- [Given data]:

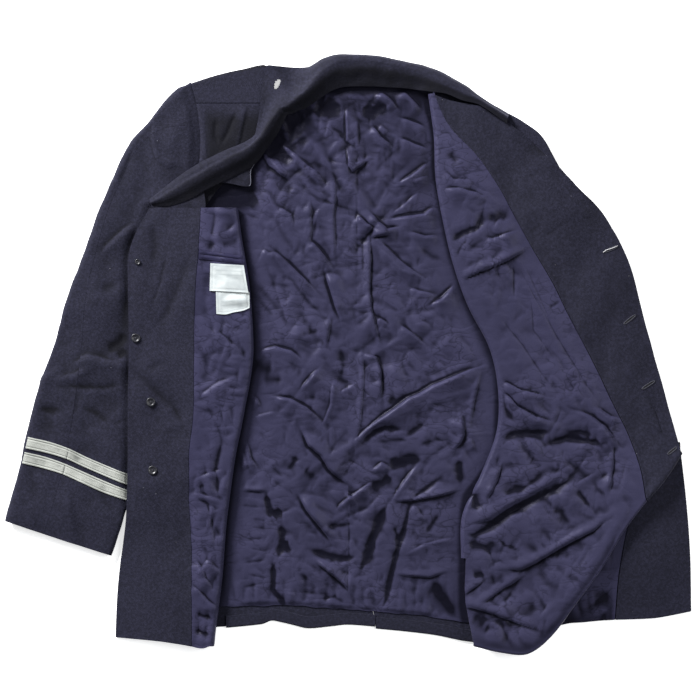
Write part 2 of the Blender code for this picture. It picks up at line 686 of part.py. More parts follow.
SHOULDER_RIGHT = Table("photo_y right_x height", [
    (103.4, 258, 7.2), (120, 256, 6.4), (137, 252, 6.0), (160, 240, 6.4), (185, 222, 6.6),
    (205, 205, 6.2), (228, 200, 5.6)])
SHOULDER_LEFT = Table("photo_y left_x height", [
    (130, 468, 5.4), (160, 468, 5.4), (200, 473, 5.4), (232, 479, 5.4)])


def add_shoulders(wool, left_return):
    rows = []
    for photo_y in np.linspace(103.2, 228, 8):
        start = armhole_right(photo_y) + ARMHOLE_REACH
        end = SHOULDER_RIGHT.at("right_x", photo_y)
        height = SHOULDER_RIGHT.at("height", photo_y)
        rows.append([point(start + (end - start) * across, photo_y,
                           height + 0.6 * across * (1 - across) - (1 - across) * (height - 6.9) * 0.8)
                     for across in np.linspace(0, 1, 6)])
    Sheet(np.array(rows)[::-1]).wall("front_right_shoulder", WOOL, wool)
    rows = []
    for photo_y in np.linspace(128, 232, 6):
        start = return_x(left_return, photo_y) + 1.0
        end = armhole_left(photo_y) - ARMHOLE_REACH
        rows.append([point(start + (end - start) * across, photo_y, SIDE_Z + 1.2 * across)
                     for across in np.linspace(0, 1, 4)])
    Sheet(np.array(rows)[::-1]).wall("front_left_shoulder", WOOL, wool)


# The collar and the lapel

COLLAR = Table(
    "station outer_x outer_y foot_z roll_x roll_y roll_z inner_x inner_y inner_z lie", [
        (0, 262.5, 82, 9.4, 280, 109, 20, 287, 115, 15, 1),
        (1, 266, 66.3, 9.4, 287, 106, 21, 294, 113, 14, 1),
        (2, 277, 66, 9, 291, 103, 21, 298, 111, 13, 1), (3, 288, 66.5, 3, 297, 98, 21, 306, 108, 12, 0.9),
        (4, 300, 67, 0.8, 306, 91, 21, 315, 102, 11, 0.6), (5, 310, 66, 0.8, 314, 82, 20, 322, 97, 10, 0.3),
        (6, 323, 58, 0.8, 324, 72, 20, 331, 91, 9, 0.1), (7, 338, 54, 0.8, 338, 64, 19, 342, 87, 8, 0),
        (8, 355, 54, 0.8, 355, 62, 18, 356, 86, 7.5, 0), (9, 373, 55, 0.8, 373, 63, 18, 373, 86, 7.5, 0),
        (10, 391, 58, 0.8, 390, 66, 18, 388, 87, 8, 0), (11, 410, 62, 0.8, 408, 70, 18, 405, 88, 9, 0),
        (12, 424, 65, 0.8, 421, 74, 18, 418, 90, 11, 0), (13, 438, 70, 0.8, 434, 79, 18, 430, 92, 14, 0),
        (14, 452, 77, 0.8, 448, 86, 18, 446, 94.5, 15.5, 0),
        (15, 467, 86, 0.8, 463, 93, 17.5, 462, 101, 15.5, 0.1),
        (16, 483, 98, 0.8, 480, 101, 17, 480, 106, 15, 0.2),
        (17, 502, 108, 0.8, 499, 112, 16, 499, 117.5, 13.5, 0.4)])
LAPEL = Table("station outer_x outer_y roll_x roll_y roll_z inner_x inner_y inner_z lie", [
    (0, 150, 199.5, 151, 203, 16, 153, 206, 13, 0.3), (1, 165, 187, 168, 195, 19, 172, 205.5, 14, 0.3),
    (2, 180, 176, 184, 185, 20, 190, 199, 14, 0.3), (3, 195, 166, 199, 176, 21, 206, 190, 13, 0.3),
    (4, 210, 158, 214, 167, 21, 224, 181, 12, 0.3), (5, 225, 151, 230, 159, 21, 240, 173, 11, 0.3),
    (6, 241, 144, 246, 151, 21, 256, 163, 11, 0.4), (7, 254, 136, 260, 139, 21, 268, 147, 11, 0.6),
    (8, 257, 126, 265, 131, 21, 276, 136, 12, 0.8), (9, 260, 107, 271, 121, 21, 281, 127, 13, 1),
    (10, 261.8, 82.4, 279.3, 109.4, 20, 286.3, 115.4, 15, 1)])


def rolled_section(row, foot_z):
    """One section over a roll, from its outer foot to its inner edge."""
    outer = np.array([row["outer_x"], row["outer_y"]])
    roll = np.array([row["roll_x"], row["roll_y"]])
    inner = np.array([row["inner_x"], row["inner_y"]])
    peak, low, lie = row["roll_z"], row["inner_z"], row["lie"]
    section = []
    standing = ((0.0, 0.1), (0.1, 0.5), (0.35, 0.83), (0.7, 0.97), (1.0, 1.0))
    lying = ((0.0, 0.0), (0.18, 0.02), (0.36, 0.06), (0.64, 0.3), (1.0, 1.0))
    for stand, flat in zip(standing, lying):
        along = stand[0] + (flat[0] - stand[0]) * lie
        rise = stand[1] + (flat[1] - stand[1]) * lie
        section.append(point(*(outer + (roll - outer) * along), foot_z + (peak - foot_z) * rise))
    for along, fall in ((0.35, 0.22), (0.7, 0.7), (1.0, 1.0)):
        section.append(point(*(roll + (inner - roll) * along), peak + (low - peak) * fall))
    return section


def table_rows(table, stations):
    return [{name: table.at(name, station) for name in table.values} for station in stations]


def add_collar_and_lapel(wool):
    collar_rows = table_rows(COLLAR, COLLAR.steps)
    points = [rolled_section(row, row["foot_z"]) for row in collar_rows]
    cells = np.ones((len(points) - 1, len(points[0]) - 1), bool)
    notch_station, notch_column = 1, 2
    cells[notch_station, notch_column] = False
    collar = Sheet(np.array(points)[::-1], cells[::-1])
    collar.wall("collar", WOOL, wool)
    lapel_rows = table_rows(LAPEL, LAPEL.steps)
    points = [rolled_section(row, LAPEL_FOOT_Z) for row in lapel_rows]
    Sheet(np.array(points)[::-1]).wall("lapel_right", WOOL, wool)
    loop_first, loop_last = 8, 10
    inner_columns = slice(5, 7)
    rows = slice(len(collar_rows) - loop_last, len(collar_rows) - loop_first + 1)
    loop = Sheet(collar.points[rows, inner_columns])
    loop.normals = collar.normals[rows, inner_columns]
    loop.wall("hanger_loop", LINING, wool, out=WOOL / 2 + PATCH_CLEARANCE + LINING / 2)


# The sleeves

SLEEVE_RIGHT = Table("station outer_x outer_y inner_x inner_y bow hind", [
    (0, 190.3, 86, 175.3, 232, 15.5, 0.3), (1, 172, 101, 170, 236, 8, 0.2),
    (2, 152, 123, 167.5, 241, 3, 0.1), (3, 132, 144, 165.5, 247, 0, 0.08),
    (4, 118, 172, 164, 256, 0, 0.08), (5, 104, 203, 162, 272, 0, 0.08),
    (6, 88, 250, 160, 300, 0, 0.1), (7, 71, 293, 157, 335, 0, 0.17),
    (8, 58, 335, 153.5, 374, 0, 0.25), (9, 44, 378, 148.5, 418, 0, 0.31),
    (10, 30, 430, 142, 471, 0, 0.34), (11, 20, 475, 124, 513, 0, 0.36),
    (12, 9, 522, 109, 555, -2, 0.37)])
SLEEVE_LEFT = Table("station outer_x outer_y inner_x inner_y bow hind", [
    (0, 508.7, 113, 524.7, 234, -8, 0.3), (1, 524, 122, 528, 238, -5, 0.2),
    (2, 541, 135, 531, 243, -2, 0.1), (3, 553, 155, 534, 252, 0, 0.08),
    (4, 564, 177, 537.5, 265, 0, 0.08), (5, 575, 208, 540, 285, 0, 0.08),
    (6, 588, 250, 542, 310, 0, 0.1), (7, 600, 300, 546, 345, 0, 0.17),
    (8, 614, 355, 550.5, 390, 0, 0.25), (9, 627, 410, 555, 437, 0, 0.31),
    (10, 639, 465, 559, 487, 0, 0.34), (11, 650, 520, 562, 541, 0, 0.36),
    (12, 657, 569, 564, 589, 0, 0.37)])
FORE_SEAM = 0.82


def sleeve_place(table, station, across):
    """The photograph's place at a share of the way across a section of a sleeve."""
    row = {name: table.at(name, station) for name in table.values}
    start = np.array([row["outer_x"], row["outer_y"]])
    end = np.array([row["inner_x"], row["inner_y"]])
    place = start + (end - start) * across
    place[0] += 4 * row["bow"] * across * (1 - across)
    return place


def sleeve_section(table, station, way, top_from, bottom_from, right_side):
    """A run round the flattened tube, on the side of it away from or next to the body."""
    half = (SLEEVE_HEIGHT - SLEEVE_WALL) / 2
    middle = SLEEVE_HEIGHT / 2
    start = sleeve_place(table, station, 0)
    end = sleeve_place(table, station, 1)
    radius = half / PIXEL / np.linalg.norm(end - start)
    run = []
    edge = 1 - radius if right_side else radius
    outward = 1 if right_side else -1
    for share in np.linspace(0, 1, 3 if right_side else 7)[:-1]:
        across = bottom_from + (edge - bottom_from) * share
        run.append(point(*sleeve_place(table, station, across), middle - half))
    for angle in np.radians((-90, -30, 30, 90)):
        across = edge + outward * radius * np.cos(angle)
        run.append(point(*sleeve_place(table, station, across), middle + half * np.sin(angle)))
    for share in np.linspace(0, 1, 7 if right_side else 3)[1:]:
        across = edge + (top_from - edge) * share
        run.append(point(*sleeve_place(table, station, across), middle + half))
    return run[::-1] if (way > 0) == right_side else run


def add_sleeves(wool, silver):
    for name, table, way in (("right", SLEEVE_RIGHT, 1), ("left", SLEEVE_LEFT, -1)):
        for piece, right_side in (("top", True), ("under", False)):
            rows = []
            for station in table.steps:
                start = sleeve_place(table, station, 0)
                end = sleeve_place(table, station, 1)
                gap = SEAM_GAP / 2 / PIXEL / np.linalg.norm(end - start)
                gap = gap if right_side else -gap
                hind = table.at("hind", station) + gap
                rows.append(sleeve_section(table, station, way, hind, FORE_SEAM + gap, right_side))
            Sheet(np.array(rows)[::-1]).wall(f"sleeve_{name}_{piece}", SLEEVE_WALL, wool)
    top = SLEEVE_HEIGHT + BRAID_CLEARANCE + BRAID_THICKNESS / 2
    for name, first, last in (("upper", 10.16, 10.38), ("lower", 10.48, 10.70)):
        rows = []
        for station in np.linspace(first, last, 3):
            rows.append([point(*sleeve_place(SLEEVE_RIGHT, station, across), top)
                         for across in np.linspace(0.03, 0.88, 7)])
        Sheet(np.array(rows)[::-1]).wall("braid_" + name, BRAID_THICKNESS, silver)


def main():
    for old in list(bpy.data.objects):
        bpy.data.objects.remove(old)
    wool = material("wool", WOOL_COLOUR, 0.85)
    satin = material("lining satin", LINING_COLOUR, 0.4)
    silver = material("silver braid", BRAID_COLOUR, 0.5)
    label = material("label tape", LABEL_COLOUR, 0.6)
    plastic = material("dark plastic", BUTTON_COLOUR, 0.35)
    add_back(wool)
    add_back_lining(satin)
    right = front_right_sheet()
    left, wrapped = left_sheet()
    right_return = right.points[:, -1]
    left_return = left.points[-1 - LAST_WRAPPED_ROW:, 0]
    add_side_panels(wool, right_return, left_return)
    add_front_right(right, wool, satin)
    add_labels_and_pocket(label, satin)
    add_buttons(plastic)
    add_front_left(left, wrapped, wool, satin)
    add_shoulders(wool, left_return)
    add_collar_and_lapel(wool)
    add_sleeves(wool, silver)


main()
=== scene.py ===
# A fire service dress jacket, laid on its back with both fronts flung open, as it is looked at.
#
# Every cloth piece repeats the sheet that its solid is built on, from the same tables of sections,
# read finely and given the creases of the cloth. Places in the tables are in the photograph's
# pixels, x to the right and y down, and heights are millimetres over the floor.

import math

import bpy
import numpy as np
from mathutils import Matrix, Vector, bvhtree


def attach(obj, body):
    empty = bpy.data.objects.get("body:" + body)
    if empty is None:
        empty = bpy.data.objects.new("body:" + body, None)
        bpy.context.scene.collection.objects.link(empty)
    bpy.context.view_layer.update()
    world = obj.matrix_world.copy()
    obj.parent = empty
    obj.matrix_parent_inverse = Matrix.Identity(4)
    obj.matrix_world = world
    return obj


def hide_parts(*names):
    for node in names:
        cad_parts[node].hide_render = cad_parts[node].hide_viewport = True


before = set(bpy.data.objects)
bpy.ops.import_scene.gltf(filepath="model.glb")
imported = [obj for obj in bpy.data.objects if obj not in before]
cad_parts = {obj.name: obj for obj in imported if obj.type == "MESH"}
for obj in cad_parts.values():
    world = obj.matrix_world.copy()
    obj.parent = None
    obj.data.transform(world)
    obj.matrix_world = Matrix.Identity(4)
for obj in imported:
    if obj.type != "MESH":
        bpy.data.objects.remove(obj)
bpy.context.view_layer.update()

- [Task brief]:
Copy out only the lines running from the beginning of the data to the line with "# The collar and the lapel", both ends included.

- [Answer to this task]:
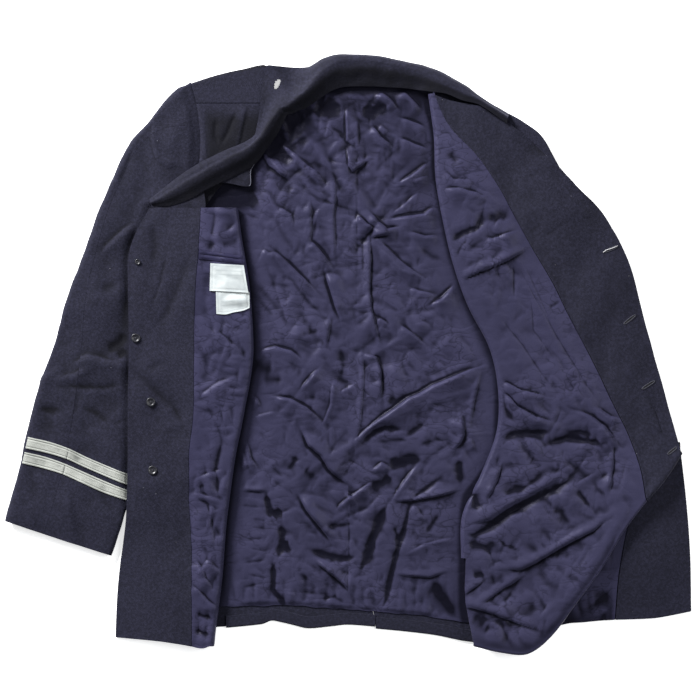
Write part 2 of the Blender code for this picture. It picks up at line 686 of part.py. More parts follow.
SHOULDER_RIGHT = Table("photo_y right_x height", [
    (103.4, 258, 7.2), (120, 256, 6.4), (137, 252, 6.0), (160, 240, 6.4), (185, 222, 6.6),
    (205, 205, 6.2), (228, 200, 5.6)])
SHOULDER_LEFT = Table("photo_y left_x height", [
    (130, 468, 5.4), (160, 468, 5.4), (200, 473, 5.4), (232, 479, 5.4)])


def add_shoulders(wool, left_return):
    rows = []
    for photo_y in np.linspace(103.2, 228, 8):
        start = armhole_right(photo_y) + ARMHOLE_REACH
        end = SHOULDER_RIGHT.at("right_x", photo_y)
        height = SHOULDER_RIGHT.at("height", photo_y)
        rows.append([point(start + (end - start) * across, photo_y,
                           height + 0.6 * across * (1 - across) - (1 - across) * (height - 6.9) * 0.8)
                     for across in np.linspace(0, 1, 6)])
    Sheet(np.array(rows)[::-1]).wall("front_right_shoulder", WOOL, wool)
    rows = []
    for photo_y in np.linspace(128, 232, 6):
        start = return_x(left_return, photo_y) + 1.0
        end = armhole_left(photo_y) - ARMHOLE_REACH
        rows.append([point(start + (end - start) * across, photo_y, SIDE_Z + 1.2 * across)
                     for across in np.linspace(0, 1, 4)])
    Sheet(np.array(rows)[::-1]).wall("front_left_shoulder", WOOL, wool)


# The collar and the lapel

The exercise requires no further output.